■ Data shown
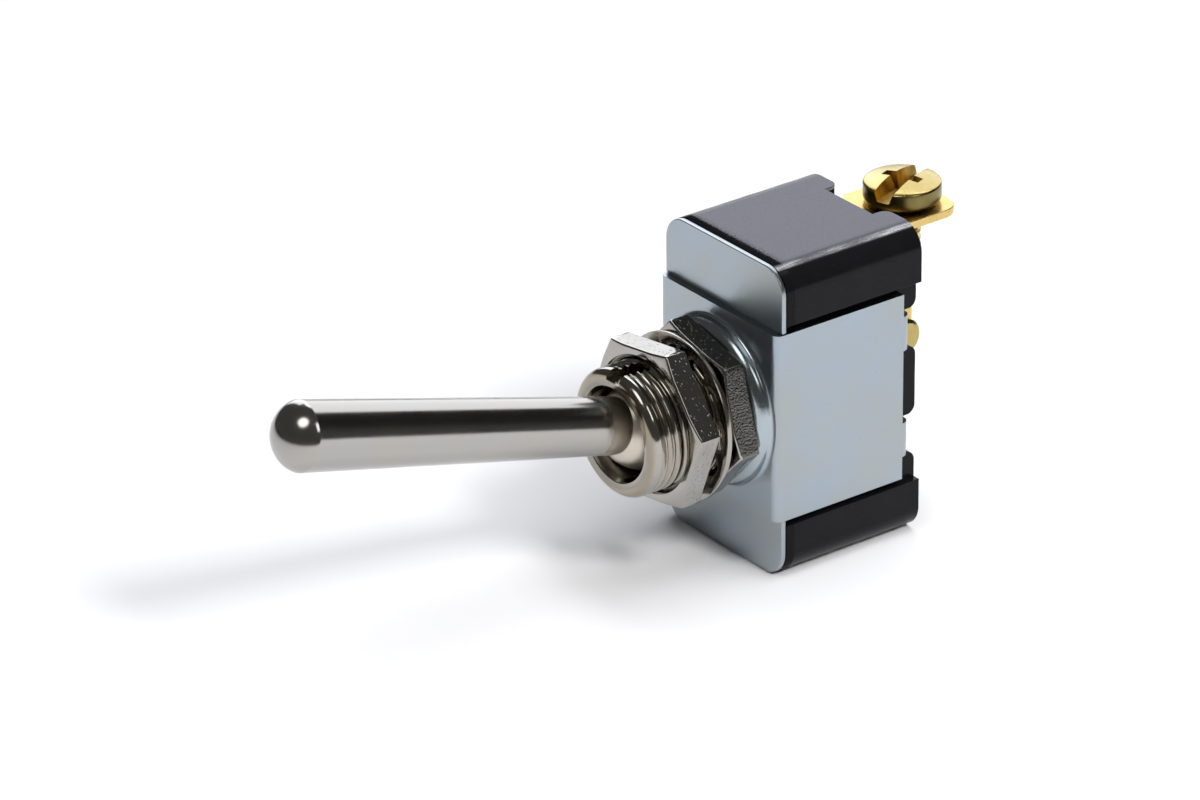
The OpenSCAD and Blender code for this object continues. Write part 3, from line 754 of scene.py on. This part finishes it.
def finish(name, bm, body, materials, nodes, place=None):
    """Makes the piece in metres, at rest in the frame, and tells the frame what it is.

    The shape comes in millimetres, and place takes it from its own frame to the part's.
    """
    if place is not None:
        bmesh.ops.transform(bm, matrix=place, verts=bm.verts)
    bmesh.ops.scale(bm, vec=(MM,) * 3, verts=bm.verts)
    mesh = bpy.data.meshes.new(name)
    bm.to_mesh(mesh)
    bm.free()
    mesh.validate()
    mesh.shade_smooth()
    mesh.set_sharp_from_angle(angle=SHARP_FROM)
    for material in materials:
        mesh.materials.append(material)
    piece = bpy.data.objects.new(name, mesh)
    bpy.context.scene.collection.objects.link(piece)
    flat = piece.modifiers.new("flat_faces", "WEIGHTED_NORMAL")
    flat.keep_sharp = True
    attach(piece, body)
    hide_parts(*nodes)


def refinish(node, material):
    """Gives a CAD node a better material in each of its slots."""
    for slot in frame["nodes"][node].material_slots:
        slot.material = material


# ---------------------------------------------------------------- the pieces

class SWITCH_OT_pressed_steel(bpy.types.Operator):
    """Yoke and cover plate, pressed from zinc-plated sheet"""

    bl_idname = "switch.pressed_steel"
    bl_label = "Yoke and cover plate"

    def execute(self, context):
        for node in ("yoke", "cover_plate"):
            bm = cad_copy(node)
            soften(bm, sizes().sheet_edge / MM)
            finish(node + "_sheet", bm, "switch_body", [zinc_plate()], [node])
        refinish("insulating_sheet", fibre())
        return {"FINISHED"}


class SWITCH_OT_case(bpy.types.Operator):
    """Moulded case with its notched lugs"""

    bl_idname = "switch.case"
    bl_label = "Case"

    def execute(self, context):
        bm = cad_copy("case")
        soften(bm, sizes().case_edge / MM)
        finish("moulded_case", bm, "switch_body", [phenolic()], ["case"])
        return {"FINISHED"}


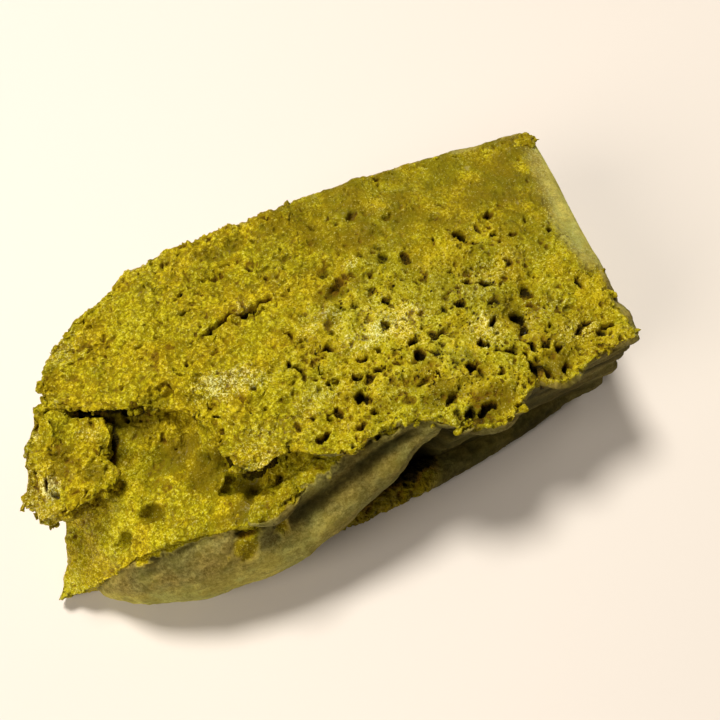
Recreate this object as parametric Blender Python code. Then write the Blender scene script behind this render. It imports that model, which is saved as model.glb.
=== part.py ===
"""Half of a small green steamed loaf cake, torn lengthwise and lying with its crumb up.

The loaf was steamed in a small mould, so its end wall (+X), its bottom (+Y) and the side that
it lies on are smooth skin. Its risen top faces -Y: a fold of skin that climbs to the right over
a dark recess and a thin roll at the foot. The left end is torn, with a low ledge and a loose
lump of crumb on it. Every size is in millimetres and becomes metres when a mesh is made.
"""
import bpy
import bmesh
import numpy as np

MM = 0.001
SEED = 11
LIFT = 0.3                              # clearance of the torn forms over the flat underside
ORIGIN = np.array((-2.93, 0.28, 0.0))   # middle of the footprint, taken off every point

# slab: the main half loaf, its crumb face up
FACE_Z = 33.2                           # height of the torn face at its edges
CROWN = 1.2                             # how much higher it is in the middle
LEFT_FALL = 3.2                         # how far the face falls towards the torn left end
SLAB_FRONT = ((-59.0, 8.0), (-46.2, 0.8), (-34.0, -4.6), (-31.4, -10.0), (-30.2, -17.4), (-26.0, -21.6),
              (-18.0, -21.8), (-12.0, -25.6), (1.0, -25.0), (8.0, -26.6), (13.0, -30.4), (21.6, -33.0),
              (27.2, -29.6), (30.2, -28.4), (36.0, -30.5), (43.0, -28.3), (54.5, -27.0))
SLAB_BACK = ((-52.6, 21.8), (-46.0, 25.6), (-37.0, 29.4), (-10.0, 32.8), (28.0, 32.7), (50.0, 31.2),
             (59.4, 29.6))
SLAB_LEFT = (SLAB_FRONT[0], (-57.6, 13.8), (-55.6, 18.2), SLAB_BACK[0])
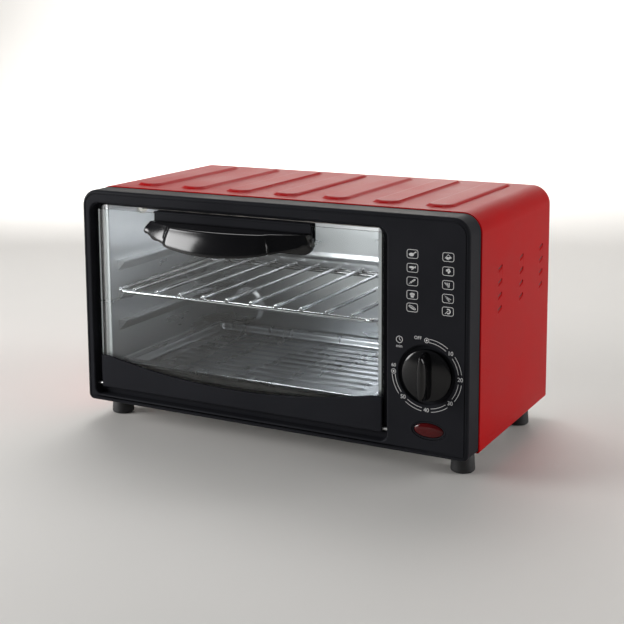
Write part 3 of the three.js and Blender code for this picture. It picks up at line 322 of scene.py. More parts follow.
def keep_flats_flat(obj):
    weighted = obj.modifiers.new("flats", "WEIGHTED_NORMAL")
    weighted.keep_sharp = True


def bake(obj):
    """Applies a piece's modifiers to its mesh."""
    bpy.context.view_layer.update()
    depsgraph = bpy.context.evaluated_depsgraph_get()
    mesh = bpy.data.meshes.new_from_object(obj.evaluated_get(depsgraph))
    obj.modifiers.clear()
    obj.data = mesh
    face_outwards(mesh)


def face_outwards(mesh):
    bm = bmesh.new()
    bm.from_mesh(mesh)
    bmesh.ops.recalc_face_normals(bm, faces=bm.faces)
    if bm.calc_volume(signed=True) < 0:
        bmesh.ops.reverse_faces(bm, faces=bm.faces)
    bm.to_mesh(mesh)
    bm.free()


def cut_away(obj, cutters):
    """Cuts closed shapes, each (points, faces) in millimetres, out of a piece."""
    cutter = add_mesh("cutter", merged(cutters))
    boolean = obj.modifiers.new("cut", "BOOLEAN")
    boolean.operation = "DIFFERENCE"
    boolean.solver = "EXACT"
    boolean.object = cutter
    bake(obj)
    bpy.data.objects.remove(cutter)


def merged(shapes):
    """Several (points, faces) as one."""
    verts, faces = [], []
    for shape_verts, shape_faces in shapes:
        start = len(verts)
        verts += list(shape_verts)
        faces += [tuple(start + i for i in face) for face in shape_faces]
    return verts, faces


def loft(rings, loop=False, caps=True, around=True):
    """A skin over rings with as many points each. around closes each ring, loop joins last to first."""
    count = len(rings[0])
    verts = [p for ring in rings for p in ring]
    faces = []
    for k in range(len(rings) if loop else len(rings) - 1):
        a, b = k * count, (k + 1) % len(rings) * count
        for i in range(count if around else count - 1):
            j = (i + 1) % count
            faces.append((a + i, a + j, b + j, b + i))
    if caps and not loop:
        last = (len(rings) - 1) * count
        faces.append(tuple(reversed(range(count))))
        faces.append(tuple(range(last, last + count)))
    return verts, faces


def arc(cx, cz, radius, start, end, steps):
    """Points along an arc, angles in degrees."""
    angles = [math.radians(start + (end - start) * i / steps) for i in range(steps + 1)]
    return [(cx + radius * math.cos(a), cz + radius * math.sin(a)) for a in angles]


def rounded_rectangle(x0, x1, z0, z1, top, low=None, steps=8):
    """An outline, anticlockwise from its lower right corner."""
    low = top if low is None else low
    return (
        arc(x1 - low, z0 + low, low, -90, 0, steps)
        + arc(x1 - top, z1 - top, top, 0, 90, steps)
        + arc(x0 + top, z1 - top, top, 90, 180, steps)
        + arc(x0 + low, z0 + low, low, 180, 270, steps)
    )


def oval(cx, cz, width, height, steps=48):
    turns = [2 * math.pi * i / steps for i in range(steps)]
    return [(cx + width / 2 * math.cos(a), cz + height / 2 * math.sin(a)) for a in turns]


def facing_front(outline, y):
    return [(x, y, z) for x, z in outline]


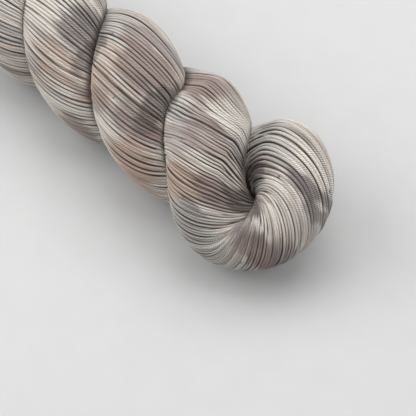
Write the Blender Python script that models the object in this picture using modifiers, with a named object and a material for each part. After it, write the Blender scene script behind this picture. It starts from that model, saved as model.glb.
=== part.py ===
"""A skein of yarn: a bundle of strands, twisted, folded in half and plied back on itself like a rope.

It lies along X with its folded end at +X and its tucked end at -X, and rests on the plane z = 0.
Lengths are in metres. The shape is worked out first about the rope's own axis, the X axis, with
x = 0 at the middle of the fold, and then put in its place.
"""

import math

import bmesh
import bpy
from mathutils import Matrix, Vector

MM = 0.001
X_AXIS = Vector((1, 0, 0))

# The two plies of the rope, which are one bundle folded at x = 0
PLY_RADIUS = 20 * MM
PLY_SPREAD = 3 * MM  # how far each ply is pressed out to either side, along the rope
ROPE_RADIUS = 16 * MM  # from the rope's axis to the middle of a ply
FOLD_RADIUS = 24 * MM
PITCH = 106 * MM  # the length of rope in which a ply goes once round, right-handed
FOLD_TURN = math.radians(30.3)  # how the fold's plane is turned about the rope's axis
TWIST_START = 2.5 * MM  # where the plies begin to go round
TWIST_EASE = 10 * MM
SWELL_LENGTH = 32 * MM  # the plies part over this length to reach the fold's width
SPREAD_LENGTH = 40 * MM  # and are pressed wide over this length behind it

# The tucked end: one end of the bundle makes a collar, and the other comes through it as a knob
COLLAR_AT = -222 * MM
COLLAR_RADIUS = 19 * MM
COLLAR_THICKNESS = 12.5 * MM
COLLAR_LEAN = math.radians(12)
NECK_LENGTH = 34 * MM
NECK_ROPE_RADIUS = 9 * MM
NECK_PLY_RADIUS = 14 * MM
KNOB_AT = -243 * MM
KNOB_TURN = math.radians(65)
KNOB_THICKNESS = 12.5 * MM
KNOB_FOLD_RADIUS = 10 * MM

# How it rests
FLATTENED = 2.5 * MM  # how much the lowest strands are pressed flat
AXIS_HEIGHT = ROPE_RADIUS + PLY_RADIUS - FLATTENED

# How finely it is made
STATION = 6 * MM
FOLD_STATIONS = 14
RING_STATIONS = 28
VOXEL = 4.6 * MM
BOX_SIDE = 1.0


def smooth_step(t):
    """0 below t = 0 and 1 above t = 1, with no corner between."""
    t = min(max(t, 0.0), 1.0)
    return t * t * (3 - 2 * t)


def ply_angle(x):
    """The angle of the first ply about the rope's axis. The second ply is opposite it."""
    behind = TWIST_START - x
    turned = (behind + math.hypot(behind, TWIST_EASE)) / 2
    return FOLD_TURN - 2 * math.pi * turned / PITCH


def around_axis(x, radius, angle):
    return Vector((x, radius * math.cos(angle), radius * math.sin(angle)))


def ply_sections(side):
    """The stations of one ply from the collar to the fold: its middle, its radius and how far it spreads."""
    sections = []
    count = round(-COLLAR_AT / STATION)
    for i in range(count + 1):
        x = COLLAR_AT * (1 - i / count)
        fold = smooth_step(1 + x / SWELL_LENGTH)
        neck = smooth_step(1 - (x - COLLAR_AT) / NECK_LENGTH)
        radius = ROPE_RADIUS + (FOLD_RADIUS - ROPE_RADIUS) * fold + (NECK_ROPE_RADIUS - ROPE_RADIUS) * neck
        middle = around_axis(x, side * radius, ply_angle(x))
        thickness = PLY_RADIUS + (NECK_PLY_RADIUS - PLY_RADIUS) * neck
        spread = PLY_SPREAD * smooth_step(-x / SPREAD_LENGTH) * (1 - neck)
        sections.append((middle, thickness, spread))
    return sections


def fold_sections():
    """The stations of the half circle that joins the plies at the folded end."""
    sections = []
    for i in range(1, FOLD_STATIONS):
        phase = math.pi * i / FOLD_STATIONS
        x = FOLD_RADIUS * math.sin(phase)
        sections.append((around_axis(x, FOLD_RADIUS * math.cos(phase), ply_angle(x)), PLY_RADIUS, 0.0))
    return sections


def sideways(points, i):
    """The direction in which a ply spreads: along the rope's surface, across the ply."""
    along = points[min(i + 1, len(points) - 1)] - points[max(i - 1, 0)]
    outward = points[i].copy()
    outward.x = 0
    return along.cross(outward).normalized()


def tube(name, sections, cyclic=False):
    """A round bundle through (middle, radius) stations, as a closed mesh."""
    curve = bpy.data.curves.new(name, "CURVE")
    curve.dimensions = "3D"
    curve.bevel_depth = 1.0
    curve.bevel_resolution = 4
    curve.use_fill_caps = not cyclic
    spline = curve.splines.new("POLY")
    spline.points.add(len(sections) - 1)
    spline.use_cyclic_u = cyclic
    for point, (middle, radius) in zip(spline.points, sections):
        point.co = (*middle, 1.0)
        point.radius = radius
    guide = bpy.data.objects.new(name, curve)
    bpy.context.scene.collection.objects.link(guide)
    graph = bpy.context.evaluated_depsgraph_get()
    mesh = bpy.data.meshes.new_from_object(guide.evaluated_get(graph))
    mesh.transform(guide.matrix_world)
    bpy.data.objects.remove(guide)
    bpy.data.curves.remove(curve)
    solid = bmesh.new()
    solid.from_mesh(mesh)
    bmesh.ops.remove_doubles(solid, verts=solid.verts, dist=0.01 * MM)
    bmesh.ops.recalc_face_normals(solid, faces=solid.faces)
    solid.to_mesh(mesh)
    solid.free()
    return mesh


def ply_tubes():
    """The folded bundle as three overlapping tubes side by side, so that it is wider than it is thick."""
    sections = ply_sections(1) + fold_sections() + ply_sections(-1)[::-1]
    middles = [middle for middle, _, _ in sections]
    tubes = []
    for name, shift in (("Ply middle", 0), ("Ply left", -1), ("Ply right", 1)):
        stations = [
            (middle + sideways(middles, i) * spread * shift, radius)
            for i, (middle, radius, spread) in enumerate(sections)
        ]
        tubes.append(tube(name, stations))
    return tubes


def collar_tube():
    """The ring that one end of the bundle makes round the neck of the rope."""
    lean = Matrix.Rotation(COLLAR_LEAN, 3, "Y")
    centre = X_AXIS * COLLAR_AT
    stations = []
    for i in range(RING_STATIONS):
        phase = 2 * math.pi * i / RING_STATIONS
        stations.append((centre + lean @ around_axis(0, COLLAR_RADIUS, phase), COLLAR_THICKNESS))
    return tube("Collar", stations, cyclic=True)


def knob_tube():
    """The small loop that comes out through the collar."""
    stations = []
    for x in (COLLAR_AT + COLLAR_THICKNESS, COLLAR_AT, (COLLAR_AT + KNOB_AT) / 2):
        stations.append((around_axis(x, KNOB_FOLD_RADIUS, KNOB_TURN), KNOB_THICKNESS))
    for i in range(FOLD_STATIONS + 1):
        phase = math.pi * i / FOLD_STATIONS
        x = KNOB_AT - KNOB_FOLD_RADIUS * math.sin(phase)
        middle = around_axis(x, KNOB_FOLD_RADIUS * math.cos(phase), KNOB_TURN)
        stations.append((middle, KNOB_THICKNESS))
    for x in ((COLLAR_AT + KNOB_AT) / 2, COLLAR_AT, COLLAR_AT + COLLAR_THICKNESS):
        stations.append((around_axis(x, -KNOB_FOLD_RADIUS, KNOB_TURN), KNOB_THICKNESS))
    return tube("Knob", stations)


def joined(meshes):
    """One mesh that holds all of these, still overlapping."""
    together = bmesh.new()
    for mesh in meshes:
        together.from_mesh(mesh)
        bpy.data.meshes.remove(mesh)
    mesh = bpy.data.meshes.new("Skein")
    together.to_mesh(mesh)
    together.free()
    return mesh


def lay_down(obj):
    """Puts the rope's axis at its height, with the middle of the skein over the origin."""
    graph = bpy.context.evaluated_depsgraph_get()
    evaluated = obj.evaluated_get(graph)
    points = [vertex.co for vertex in evaluated.data.vertices]
    middle = [(min(p[k] for p in points) + max(p[k] for p in points)) / 2 for k in (0, 1)]
    obj.data.transform(Matrix.Translation((-middle[0], -middle[1], AXIS_HEIGHT)))


def surface_cutter(collection):
    """A box under z = 0, which presses the lowest strands flat."""
    mesh = bpy.data.meshes.new("Surface")
    box = bmesh.new()
    bmesh.ops.create_cube(box, size=BOX_SIDE, matrix=Matrix.Translation((0, 0, -BOX_SIDE / 2)))
    box.to_mesh(mesh)
    box.free()
    cutter = bpy.data.objects.new("Surface", mesh)
    cutter.hide_render = True
    cutter.display_type = "WIRE"
    collection.objects.link(cutter)
    return cutter


def yarn_material():
    """Undyed and softly dyed wool: a warm pale grey."""
    material = bpy.data.materials.new("Yarn")
    material.use_nodes = True
    shader = material.node_tree.nodes["Principled BSDF"]
    shader.inputs["Base Color"].default_value = (0.42, 0.36, 0.32, 1)
    shader.inputs["Roughness"].default_value = 0.9
    shader.inputs["Metallic"].default_value = 0.0
    return material


def new_collection(name):
    collection = bpy.data.collections.new(name)
    bpy.context.scene.collection.children.link(collection)
    return collection


def main():
    for obj in list(bpy.data.objects):
        bpy.data.objects.remove(obj)
    parts = new_collection("Skein of yarn")
    cutters = new_collection("Cutters")

    mesh = joined([*ply_tubes(), collar_tube(), knob_tube()])
    skein = bpy.data.objects.new("skein", mesh)
    parts.objects.link(skein)
    mesh.materials.append(yarn_material())

    remesh = skein.modifiers.new("One body", "REMESH")
    remesh.mode = "VOXEL"
    remesh.voxel_size = VOXEL
    remesh.use_smooth_shade = True
    smooth = skein.modifiers.new("Soft", "SMOOTH")
    smooth.factor = 0.5
    smooth.iterations = 2
    lay_down(skein)

    cut = skein.modifiers.new("Rests flat", "BOOLEAN")
    cut.operation = "DIFFERENCE"
    cut.solver = "EXACT"
    cut.object = surface_cutter(cutters)


main()
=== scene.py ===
"""The looks of a twisted skein of hand-dyed yarn: every strand of its outer windings, on a pale floor."""

import math

import bpy
import numpy as np
from mathutils import Matrix, Vector


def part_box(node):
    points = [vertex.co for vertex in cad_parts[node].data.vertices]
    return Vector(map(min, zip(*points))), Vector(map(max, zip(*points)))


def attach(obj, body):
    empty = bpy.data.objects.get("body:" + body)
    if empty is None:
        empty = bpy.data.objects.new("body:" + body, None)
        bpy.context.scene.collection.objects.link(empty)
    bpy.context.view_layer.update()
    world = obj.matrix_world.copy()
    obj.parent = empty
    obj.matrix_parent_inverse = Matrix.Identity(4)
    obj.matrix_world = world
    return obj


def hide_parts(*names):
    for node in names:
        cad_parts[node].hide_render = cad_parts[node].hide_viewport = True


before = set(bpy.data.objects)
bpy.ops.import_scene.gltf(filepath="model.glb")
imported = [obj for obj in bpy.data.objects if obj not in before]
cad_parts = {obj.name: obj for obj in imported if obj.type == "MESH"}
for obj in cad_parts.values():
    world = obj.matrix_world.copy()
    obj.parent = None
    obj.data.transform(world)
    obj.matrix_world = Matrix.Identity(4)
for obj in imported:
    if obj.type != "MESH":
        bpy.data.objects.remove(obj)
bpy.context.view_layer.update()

MM = 0.001
LOW, HIGH = (np.array(corner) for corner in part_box("skein"))

# The rope, as it was laid: one bundle folded in half, whose two plies go round each other
PLY_RADIUS = 20 * MM
PLY_SPREAD = 3 * MM
ROPE_RADIUS = 16 * MM
FOLD_RADIUS = 24 * MM
PITCH = 106 * MM
FOLD_TURN = math.radians(30.3)
TWIST_START = 2.5 * MM
TWIST_EASE = 10 * MM
SWELL_LENGTH = 32 * MM
SPREAD_LENGTH = 40 * MM
FLATTENED = 2.5 * MM

# The curvature and the torsion of a ply
ROPE_STEP = PITCH / (2 * math.pi)
ROPE_BEND = ROPE_RADIUS / (ROPE_RADIUS**2 + ROPE_STEP**2)
ROPE_TORSION = ROPE_STEP / (ROPE_RADIUS**2 + ROPE_STEP**2)

# The tucked end
COLLAR_AT = -222 * MM
COLLAR_RADIUS = 19 * MM
COLLAR_THICKNESS = 12.5 * MM
COLLAR_LEAN = math.radians(12)
NECK_LENGTH = 34 * MM
NECK_ROPE_RADIUS = 9 * MM
NECK_PLY_RADIUS = 14 * MM
KNOB_AT = -243 * MM
KNOB_TURN = math.radians(65)
KNOB_THICKNESS = 12.5 * MM
KNOB_FOLD_RADIUS = 10 * MM

# Where it lies: the rope's own x = 0 is the middle of the fold
ROPE_START = np.array([HIGH[0] - FOLD_RADIUS - PLY_RADIUS, (LOW[1] + HIGH[1]) / 2, 0])
AXIS = ROPE_START + (0, 0, ROPE_RADIUS + PLY_RADIUS - FLATTENED)
ACROSS_TILT = math.radians(24.6)  # places across the rope are measured in this direction, up from level

# The yarn, and how finely each bundle's strands are made along their length
YARN = 1.85 * MM
STRANDS_AROUND = 50
PIECES_AROUND = 5
ROPE_STRAND_STEP = 1.6 * MM
UNDER_STRAND_STEP = 3.0 * MM
KNOB_STRAND_STEP = 1.1 * MM
COLLAR_STRAND_STEP = 1.3 * MM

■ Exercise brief
Up to and including the line with "what it is.", repeat the data exactly, starting from its first line; nothing else belongs in the response.

■ Result
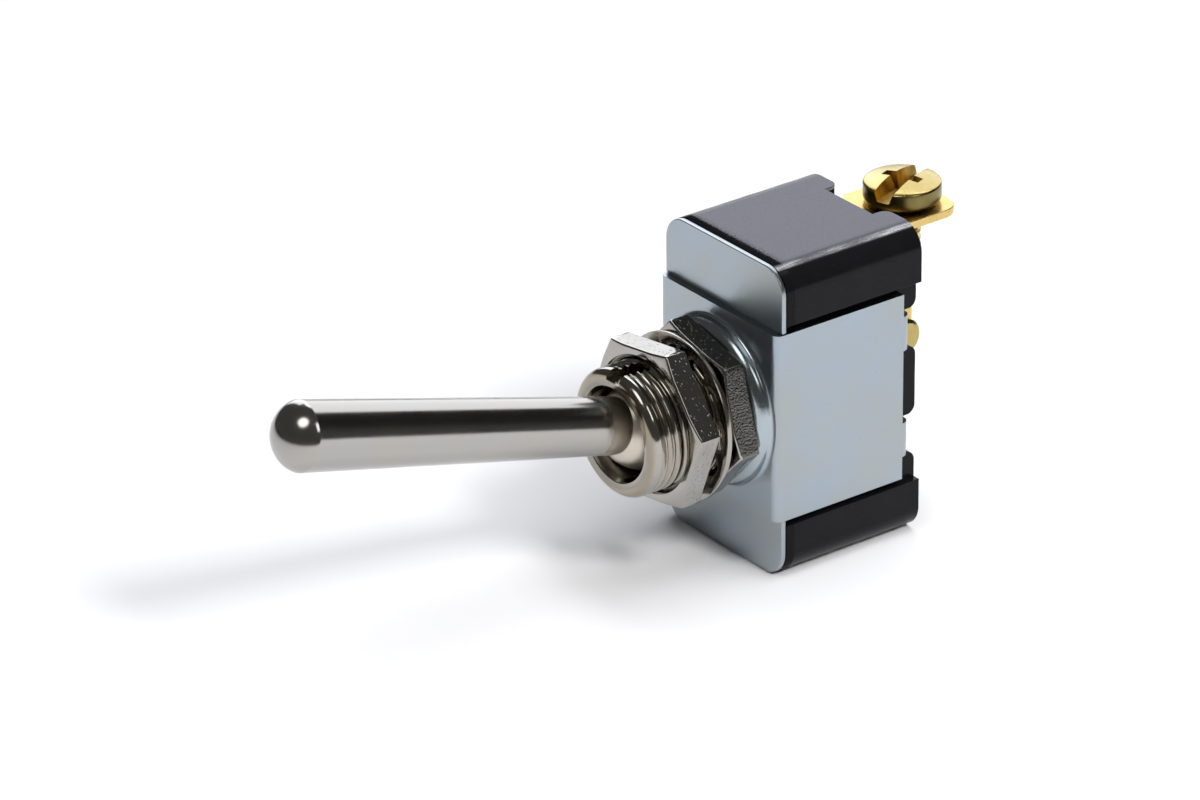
The OpenSCAD and Blender code for this object continues. Write part 3, from line 754 of scene.py on. This part finishes it.
def finish(name, bm, body, materials, nodes, place=None):
    """Makes the piece in metres, at rest in the frame, and tells the frame what it is.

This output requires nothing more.